Of other positions requiring Senate confirmation, there are only eleven nominees. Other than Mattis and Work the DOD is run by people serving in an acting capacity. None of them are even scheduled for Senate confirmation. Twenty-four positions requiring Senate confirmations have no nominee as of late April. 
The State Department is in no better shape. Trump is often criticized for having an unclear foreign policy, but he does not have a State Department. The corporate media cover it all up.
The Senate is closely divided, 51 Republicans and 48 Democrats. The seat of former senator Jeff Sessions, now the Attorney General, is vacant at this time. Only one Republican need vote with the Democrats to bring a stalemate.
Hence only a scattering of high-level positions in the Department of Defense are occupied in any sense. It is completely unacceptable that any positions be filled by “acting” personnel.  Military officers are a tightly bound fraternity. They listen to each other first and always want more authority over civilians. There is no assurance they will pay attention to acting personnel in a deeply divided political situation.
The Democratic Party bears the political responsibility for the lack of DOD and State Department confirmations. Its conduct goes beyond “advise and consent.” It amounts to deliberate obstruction of civilian control of the military, and of constitutional conduct of foreign policy.

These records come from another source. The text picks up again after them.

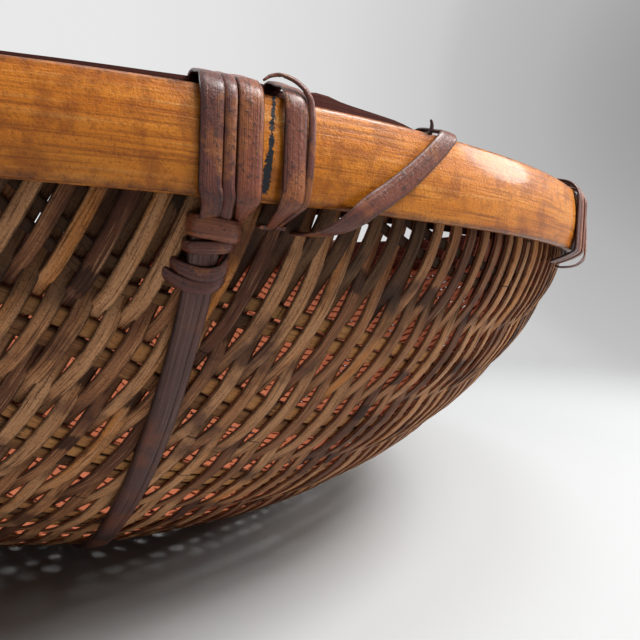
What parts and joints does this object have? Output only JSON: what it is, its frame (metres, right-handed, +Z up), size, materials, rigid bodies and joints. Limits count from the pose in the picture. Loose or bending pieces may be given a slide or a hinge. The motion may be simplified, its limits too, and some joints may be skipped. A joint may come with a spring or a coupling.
{
  "type": "bamboo basket",
  "caption": "Round shallow bowl basket woven from split bamboo, with a broad lashed hoop rim and ribs crossing under the bottom for it to stand on.",
  "frame": {"origin": "on the ground under the middle of the bowl", "axes": "+Z up through the open mouth, rib 1 along Y on the -X side of the middle, -Y at the front"},
  "size_m": [0.6016, 0.6021, 0.1842],
  "materials": {
    "amber_hoop": "smooth amber bamboo skin, satin",
    "dark_hoop": "dark red-brown bamboo, dull",
    "woven_strip": "split bamboo strips, brown with fibre grain outside and orange skin side inside",
    "rib": "smoked purple-brown bamboo with long cracks",
    "binding_strand": "split cane, dark red-brown with a soft sheen"
  },
  "bodies": {
    "root": {"woven_body": "woven_strip", "rim_core": "woven_strip", "outer_hoop": "amber_hoop", "inner_hoop": "dark_hoop", "rib_1": "rib", "rib_2": "rib", "rib_3": "rib", "rim_lashing_1a": "binding_strand", "rim_lashing_1b": "binding_strand", "rim_lashing_1c": "binding_strand", "rim_lashing_2a": "binding_strand", "rim_lashing_2b": "binding_strand", "rim_lashing_2c": "binding_strand", "rim_lashing_3a": "binding_strand", "rim_lashing_3b": "binding_strand", "rim_lashing_3c": "binding_strand", "rib_knot_1a": "binding_strand", "rib_knot_1b": "binding_strand", "rib_knot_2a": "binding_strand", "rib_knot_2b": "binding_strand", "rib_knot_3a": "binding_strand", "rib_knot_3b": "binding_strand", "diagonal_strand_1a": "binding_strand", "diagonal_strand_1b": "binding_strand", "diagonal_strand_1c": "binding_strand", "diagonal_strand_2a": "binding_strand", "diagonal_strand_2b": "binding_strand", "diagonal_strand_2c": "binding_strand", "diagonal_strand_3a": "binding_strand", "diagonal_strand_3b": "binding_strand", "diagonal_strand_3c": "binding_strand"}
  },
  "joints": []
}
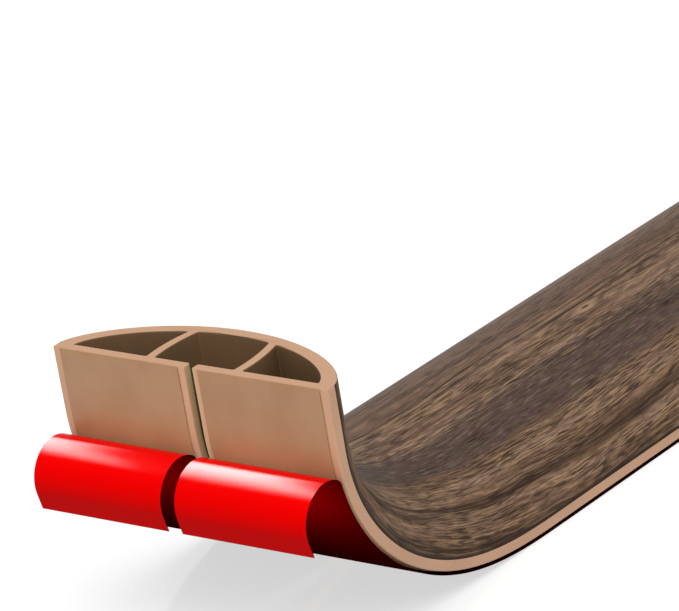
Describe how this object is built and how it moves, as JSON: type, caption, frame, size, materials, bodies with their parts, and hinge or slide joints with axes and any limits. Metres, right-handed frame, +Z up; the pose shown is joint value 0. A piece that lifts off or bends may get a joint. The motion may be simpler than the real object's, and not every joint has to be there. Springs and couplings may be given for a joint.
{
  "type": "floor cord cover",
  "caption": "Soft domed floor cord cover with three cable channels, a slit flat underside and two taped strips of red release film; near end curled up.",
  "frame": {"origin": "middle of the part's bounding box in X and Y, at the level of the floor it rests on", "axes": "+Z up, +Y along the straight stock and away from the raised end, +X across the cover"},
  "size_m": [0.09, 0.97, 0.0758],
  "materials": {
    "tan_pvc": "matte tan PVC with a satin dark walnut wood-grain print on the dome",
    "adhesive": "translucent tan double-sided tape",
    "red_film": "glossy red plastic film"
  },
  "bodies": {
    "root": {"cord_cover": "tan_pvc", "adhesive_tape_left": "adhesive", "adhesive_tape_right": "adhesive", "release_liner_left": "red_film", "release_liner_right": "red_film"}
  },
  "joints": []
}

There is more. According to the Daily Beast, a small group of unnamed conservative billionaires wanted to draft James Mattis into the 2016 presidential race to confront Trump. At the time Trump was the prospective Republican nominee. 
John Noonan, a former Jeb Bush aide, was involved in the effort to draft Mattis. Noonan is quoted as saying: “I think a great deal of Republicans would rally behind an American hero if the choice is between Mattis and Trump . . . Trump is a fascist lunatic.”
Now the man who had powerful backers against Trump is Secretary of Defense. The corporate mainstream media as usual gives no coverage to these matters.
The great weight of evidence is that the April 7 missile attack was a silent coup. Foreign policy and control of the military are in hands that are not publicly visible. There is some room for doubt because Trump claimed responsibility for the attack. However, it is difficult to see what else he could have said. If condemnation of the attack is focused on him, questions of main importance are missed.
The forces of regime change have only dug themselves more deeply into a hole. The peoples and countries under attack, Iraq, Palestine, Libya, Afghanistan, and many others will never give up their resistance. Regime change means endless war. The rulers of the United States and the other aggressors are losing their greatest strength: their legitimacy in the eyes of their own people. They have no way out of their dilemma.
David Hungerford is a political activist who lives in New Jersey. His interests include problems of war and peace, and Marxist political economy.